Western Power has announced the partners which will be providing software and meters for its smart grid trial, with meters expected to be installed by June.
Written by Jacquelyn Holt, Contributor

Western Power has announced the partners which will be providing software and meters for its smart grid trial, with meters expected to be installed by June.

Western Power smart grid project manager Andrew Wood told ZDNet.com.au that it had chosen suppliers for the four-year trial, aimed at remotely collecting and analysing customers' energy consumption patterns.

(Power trip image by mugley, CC2.0)

Silver Springs, an American smart grid services provider, will supply communications and network software, while Landis + Gyr will provide the meters, with contracts valued at a combined $5.33 million. Western Power's in-house IT team will complete the systems integration.

Landis + Gyr, an international provider of meters for smart grid projects, also recently signed a contract with CitiPower and Powercor to provide similar technologies to the Victorian smart meter roll-out — the biggest so far in Australia.

Field deployment across WA's eastern corridor, Denmark and Walpole areas, will be conducted by Western Power's metering services provider Service Stream for the sum of $880,000.
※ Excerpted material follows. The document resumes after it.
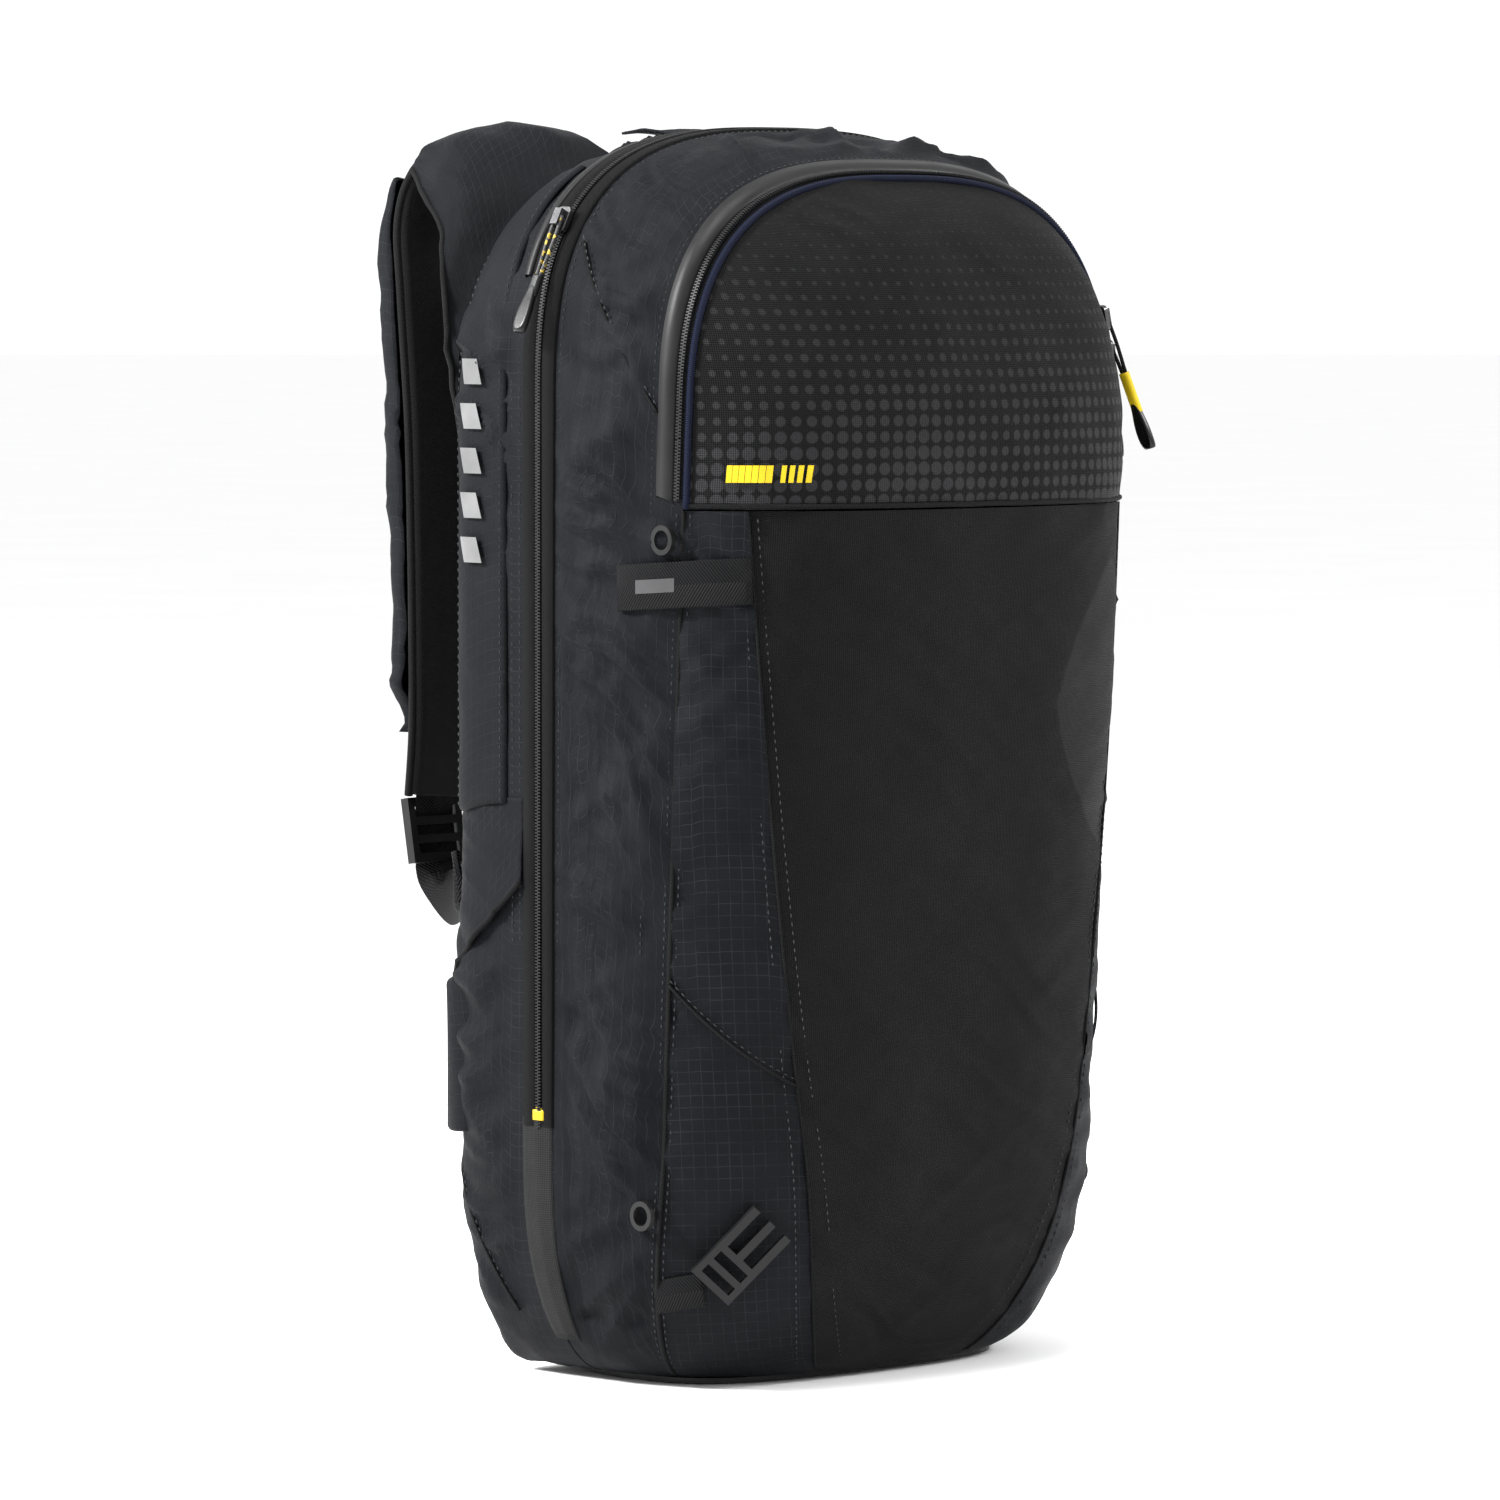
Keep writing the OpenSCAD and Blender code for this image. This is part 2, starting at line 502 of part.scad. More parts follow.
hip_z = 150;
hip_y = back_y + fit + lumbar_t + fit + hip_t / 2 + 1;
hip_line = spline([[-half_w - 2.4, base_d - 24, hip_z + 4], [-half_w + 2, base_d - 12, hip_z + 2],
  [-half_w + 13, base_d - 1.5, hip_z], [-half_w + 36, hip_y - 1, hip_z], [-80, hip_y, hip_z],
  [-36, hip_y, hip_z]], 3);
hip_heights = [for (i = [0 : 15]) hip_h * (1 - 0.38 * pow(i / 15, 2))];
module hip_wing(side) color(ripstop) mirrored(side)
  band(hip_line, constant(hip_line, [0, 0, 1]), hip_heights, constant(hip_line, hip_t), constant(hip_line, 0));
module hip_wing_left() hip_wing(-1);
module hip_wing_right() hip_wing(1);

buckle_t = 8;
buckle_h = 44;
buckle_at = [0, hip_y - 3, hip_z];
module hip_buckle_female() color(black) translate(buckle_at) difference() {
  translate([4, 0, -buckle_h / 2]) cube([30, buckle_t, buckle_h]);
  translate([3, 2, -15]) cube([22, 4, 30]);
}
module hip_buckle_male() color(black) translate(buckle_at) {
  translate([3.4, 2.4, -14.4]) cube([18, 3.2, 28.8]);
  difference() {
    translate([-34, 0, -buckle_h / 2]) cube([37.6, buckle_t, buckle_h]);
    translate([-29, -1, -16]) cube([5, buckle_t + 2, 32]);
  }
}

// ---------- ski strap, loops ----------

function on_side(side, y, z, off) = [side * (side_x(y, z) + off), depth_at(y, z), z];
ski_line = [on_side(-1, -98, 46, 3.9), on_side(-1, -105, 47, 4.3), on_side(-1, -113, 49, 5.2)];
module ski_webbing() color(black) plain_band(ski_line, [0, 0, 1], ski_w, webbing_t);
ski_a = on_side(-1, -116, 51, 6);
ski_b = on_side(-1, -138, 88, 9);
ski_ex = unit(ski_b - ski_a);
ski_out = unit([-0.72, -0.66, -0.3]);
ski_ez = unit(ski_out - (ski_out * ski_ex) * ski_ex);
ski_frame = ski_w + 8;
ski_frame_l = 20;
prong_l = 22;
module ski_buckle() color(black) placed(ski_a, ski_ex, ski_ez) {
  linear_extrude(4) difference() {
    translate([0, -ski_frame / 2]) square([ski_frame_l, ski_frame]);
    translate([3.5, -ski_w / 2 - 0.8]) square([4.5, ski_w + 1.6]);
    translate([11.5, -ski_w / 2 - 0.8]) square([5, ski_w + 1.6]);
  }
  for (s = [-1, 0, 1]) translate([ski_frame_l, s * (ski_frame / 2 - 2) - 2, 0]) cube([prong_l, 4, 4]);
}

label_z = flap_z - 37;
label_line = [for (i = [0 : 6]) let (y = -54 - 62 * i / 6) on_side(-1, y, label_z + 4 * i / 6, 4)];
module label_loop() color(black) plain_band(label_line, [0, 0, 1], 22, 2.4);

loop_r = 7;
module gear_loops() color(black) for (s = [-1, 1], z = [84, flap_z - 14]) {
  at = on_side(s, -zip_d + 7, z, 2.4);
  translate(at) rotate([0, s * 90, 0]) difference() {
    cylinder(r = loop_r, h = 2.6, $fn = 36);
    translate([0, 0, -1]) cylinder(r = loop_r - 2.4, h = 5, $fn = 36);
  }
}

// ---------- airbag system, inside the base unit ----------

fan_at = [0, 35, 270];
case_wall = 2;
fan_r = impeller_dia / 2 + impeller_gap;
case_r = fan_r + 5;
case_half = fan_depth / 2;
airbag_line = spline([[-106, 34, 330], [-110, 34, 420], [-96, 34, 490], [-50, 34, 528], [0, 34, 534],
  [50, 34, 528], [96, 34, 490], [110, 34, 420], [106, 34, 330]], 3);
module airbag_folded() color("orangered") plain_band(airbag_line, [0, 1, 0], 44, 40);

duct_z = fan_at.z + case_r + fit;
duct_top = 510;
duct_wall = 1.6;
valve_z = duct_z + 22;
valve_y = fan_at.y + duct_dia / 2 - 5.4;
module outlet_duct() color([0.3, 0.3, 0.32]) difference() {
  translate([fan_at.x, fan_at.y, duct_z]) cylinder(d = duct_dia, h = duct_top - duct_z, $fn = 48);
  translate([fan_at.x, fan_at.y, duct_z - 1]) cylinder(d = duct_dia - 2 * duct_wall, h = 400, $fn = 48);
  translate([0, valve_y, valve_z]) rotate([0, 90, 0]) cylinder(d = pin_dia + 2 * slip, h = 60, center = true, $fn = 24);
}
screw_z = [0.34, 0.92];
module fan_case(y0, y1, wall_y, hole_r) difference() {
  union() {
    translate([0, y0, 0]) rotate([-90, 0, 0]) cylinder(r = case_r, h = y1 - y0, $fn = 72);
    translate([-case_r, y0, 0]) cube([2 * case_r, y1 - y0, case_r]);
  }
  translate([0, wall_y, 0]) rotate([-90, 0, 0]) cylinder(r = fan_r, h = case_half - case_wall + 1, $fn = 72);
  translate([0, y0 - 1, 0]) rotate([-90, 0, 0]) cylinder(r = hole_r, h = y1 - y0 + 2, $fn = 64);
  for (x = [-1, 1], z = screw_z) translate([x * (case_r - 3), y0 - 1, z * case_r]) rotate([-90, 0, 0])
    cylinder(d = 3.2, h = y1 - y0 + 2, $fn = 20);
  cylinder(d = duct_dia - 2 * duct_wall, h = 200, $fn = 48);
}
module fan_housing_front() color([0.15, 0.15, 0.16]) translate(fan_at)
  fan_case(-case_half, -0.1, -case_half + case_wall, 28);
module fan_housing_rear() color([0.15, 0.15, 0.16]) translate(fan_at) fan_case(0.1, case_half, -1, motor_r + 0.3);
module housing_screws() color("silver") translate(fan_at) for (x = [-1, 1], z = screw_z)
  translate([x * (case_r - 3), -case_half - 1.8, z * case_r]) rotate([-90, 0, 0]) {
    cylinder(d = 5.6, h = 1.7, $fn = 24);
    translate([0, 0, 1.7]) cylinder(d = 3.1, h = fan_depth - 8, $fn = 20);
  }
// The rotor turns about the Y axis; local Z points to the front, -Y.
blade_n = 11;
motor_r = 17;
module about_rotor() translate(fan_at) rotate([90, 0, 0]) children();
module impeller() color("dimgray") about_rotor() difference() {
  union() {
    translate([0, 0, -10]) cylinder(r = impeller_dia / 2, h = 2, $fn = 72);
    translate([0, 0, -8]) cylinder(r = 11, h = 20, $fn = 40);
    for (i = [0 : blade_n - 1]) rotate([0, 0, 360 * i / blade_n]) translate([10, -0.8, -8])
      rotate([0, 0, 26]) cube([impeller_dia / 2 - 13, 1.6, 17]);
  }
  translate([0, 0, -30]) cylinder(d = shaft_dia + 2 * slip, h = 60, $fn = 32);
}
module motor_shaft() color("silver") about_rotor() translate([0, 0, -28]) cylinder(d = shaft_dia, h = 38, $fn = 32);
bearing_z = [-26.6, -14.9];
module shaft_bearings() color("silver") about_rotor() for (z = bearing_z) translate([0, 0, z]) difference() {
  cylinder(d = bearing_dia, h = 4, $fn = 40);
  translate([0, 0, -1]) cylinder(d = shaft_dia + 2 * slip, h = 6, $fn = 32);
}
module motor_can() color([0.2, 0.2, 0.22]) about_rotor() difference() {
  translate([0, 0, -27]) cylinder(r = motor_r, h = 16.4, $fn = 56);
  translate([0, 0, -28]) cylinder(d = bearing_dia + 0.02, h = 5.5, $fn = 40);
  translate([0, 0, -15]) cylinder(d = bearing_dia + 0.02, h = 6, $fn = 40);
  translate([0, 0, -28]) cylinder(d = shaft_dia + 3, h = 20, $fn = 32);
}
module intake_grille() color(black) translate(fan_at + [0, -case_half - 2.3, 0]) rotate([-90, 0, 0]) {
  difference() {
    cylinder(r = 31, h = 2, $fn = 64);
    translate([0, 0, -1]) cylinder(r = 27, h = 4, $fn = 64);
  }
  for (i = [-3 : 3]) translate([-sqrt(28 * 28 - 58 * i * i), i * 7.6 - 0.7, 0.3])
    cube([2 * sqrt(28 * 28 - 58 * i * i), 1.4, 1.4]);
}
module check_valve_pin() color("silver") translate([0, valve_y, valve_z]) rotate([0, 90, 0])
  cylinder(d = pin_dia, h = 25, center = true, $fn = 24);
module check_valve_flap() color("dimgray") translate([0, valve_y, valve_z]) difference() {
  union() {
    rotate([0, 90, 0]) cylinder(d = 4.4, h = 10, center = true, $fn = 32);
    translate([0, -13, -0.8]) cylinder(r = 13, h = 1.6, $fn = 48);
  }
  rotate([0, 90, 0]) cylinder(d = pin_dia + 2 * slip, h = 60, center = true, $fn = 24);
}
battery_size = [92, 34, 62];
module battery_pack() color([0.1, 0.25, 0.35]) translate([-62, 36, 92]) rounded_box(battery_size, 6);
controller_at = [54, 36, 92];
module controller_box() color([0.15, 0.15, 0.16]) difference() {
  translate(controller_at) rounded_box([74, 30, 84], 5);
  translate([controller_at.x, controller_at.y - 16, button_z]) rotate([-90, 0, 0])
    cylinder(d = button_dia + 2 * slip, h = 7, $fn = 40);
}
button_z = 138;
module power_button() color("gold") translate([controller_at.x, controller_at.y - 17, button_z])
  rotate([-90, 0, 0]) cylinder(d = button_dia, h = 5, $fn = 40);

base_plate();
base_shell();
base_divider();
booster_gusset();
booster_side_panel();
front_panel();
front_flap();
main_zip_tapes();
main_zip_coil();
main_zip_slider();
main_zip_pull();
cover_zip_tape();
pocket_zip_tape();
pocket_zip_coil();
pocket_slider_upper();
pocket_pull_upper();
pocket_slider_lower();
pocket_pull_lower();
cover_flap_left();
cover_flap_right();
frame_sheet();
frame_stays();
back_pads();
lumbar_pad();
haul_loop();
strap_left();
strap_right();
strap_sleeve_left();
strap_sleeve_right();
strap_yoke_left();
strap_yoke_right();
ladder_lock_left();
ladder_lock_right();
lower_webbing_left();
lower_webbing_right();
trigger_handle();
trigger_button();
hip_wing_left();
hip_wing_right();
hip_buckle_female();
hip_buckle_male();
ski_webbing();
ski_buckle();
label_loop();
gear_loops();
airbag_folded();
outlet_duct();
fan_housing_front();
fan_housing_rear();
housing_screws();
impeller();
motor_shaft();
shaft_bearings();
motor_can();
intake_grille();
check_valve_flap();
check_valve_pin();
battery_pack();
controller_box();
power_button();
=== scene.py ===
"""Visual model of an avalanche airbag backpack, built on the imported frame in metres."""
from __future__ import annotations

import json
import logging
import math
from dataclasses import dataclass
from enum import Enum
from typing import Callable, Iterable, Sequence

import bmesh
import bpy
import numpy as np
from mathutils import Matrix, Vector, noise

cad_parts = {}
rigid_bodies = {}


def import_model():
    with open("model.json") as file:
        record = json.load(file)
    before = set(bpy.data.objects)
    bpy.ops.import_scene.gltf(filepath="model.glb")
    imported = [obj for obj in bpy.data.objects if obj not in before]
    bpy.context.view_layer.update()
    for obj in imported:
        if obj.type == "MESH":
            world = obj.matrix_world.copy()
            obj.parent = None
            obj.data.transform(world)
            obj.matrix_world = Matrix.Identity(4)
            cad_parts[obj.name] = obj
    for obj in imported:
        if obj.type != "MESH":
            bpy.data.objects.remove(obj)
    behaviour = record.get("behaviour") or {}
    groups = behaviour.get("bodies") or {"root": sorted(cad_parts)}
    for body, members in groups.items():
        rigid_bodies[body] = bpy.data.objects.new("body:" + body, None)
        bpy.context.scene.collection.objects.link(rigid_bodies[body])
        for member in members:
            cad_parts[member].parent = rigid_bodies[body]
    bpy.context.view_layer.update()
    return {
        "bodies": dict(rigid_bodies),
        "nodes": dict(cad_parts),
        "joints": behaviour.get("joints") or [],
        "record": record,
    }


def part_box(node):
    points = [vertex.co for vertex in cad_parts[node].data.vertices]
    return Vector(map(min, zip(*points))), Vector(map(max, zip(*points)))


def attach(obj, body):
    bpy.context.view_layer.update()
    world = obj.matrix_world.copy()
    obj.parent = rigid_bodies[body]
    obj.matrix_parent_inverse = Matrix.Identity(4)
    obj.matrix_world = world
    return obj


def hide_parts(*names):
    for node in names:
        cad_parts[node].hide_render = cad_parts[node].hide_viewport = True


LOG = logging.getLogger("airbag_pack")
MM = 0.001
Array = np.ndarray


class Side(Enum):
    """The wearer's side that a mirrored piece belongs to."""

    LEFT = -1
    RIGHT = 1


# ---------------------------------------------------------------- finishes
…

IBM, another contractor in Western Power's smart grid trial, won a $500,000 deal in December last year to design the network that connects the smart meters with Western Power's existing systems. According to Wood, the provisions of the contract with IBM have been completed, with IBM "fulfilling its role" in the project.

The trial will see around 11,500 meters installed between April and June this year. The meters will be connected to Western Power systems via its fibre network, with RF mesh communications being used for the last mile.

Over the next two years, data will be collected and analysed to justify the business case of rolling out meters to 1 million users, according to Wood.

Smart meters would allow Western Power access to real-time information on energy consumption and remove the need for manual meter readings. Customers would also be able to access this data, allowing them to track their own energy usage and peak periods.

This trial is only one of many of Western Power's efforts to move towards a smarter electricity network. In 2008, the utility company trialled turning off cooling capabilities in selected customers' air conditioners for up to half an hour in peak times to manage demand. It has also been installing new meters capable of recording data in short time intervals since 2005.

Western Power has previously stated that the understanding of peak energy usage would enable the company to develop effective management strategies and delay the need for extensive infrastructure upgrades.

"The substations, cables, power lines and other infrastructure that we build to support energy needs are not driven by normal consumption, but by the total peak. We build to cover the times of highest energy use, even if those times only amount to a few days a year," Western Power MD Doug Aberle said in a statement in 2008.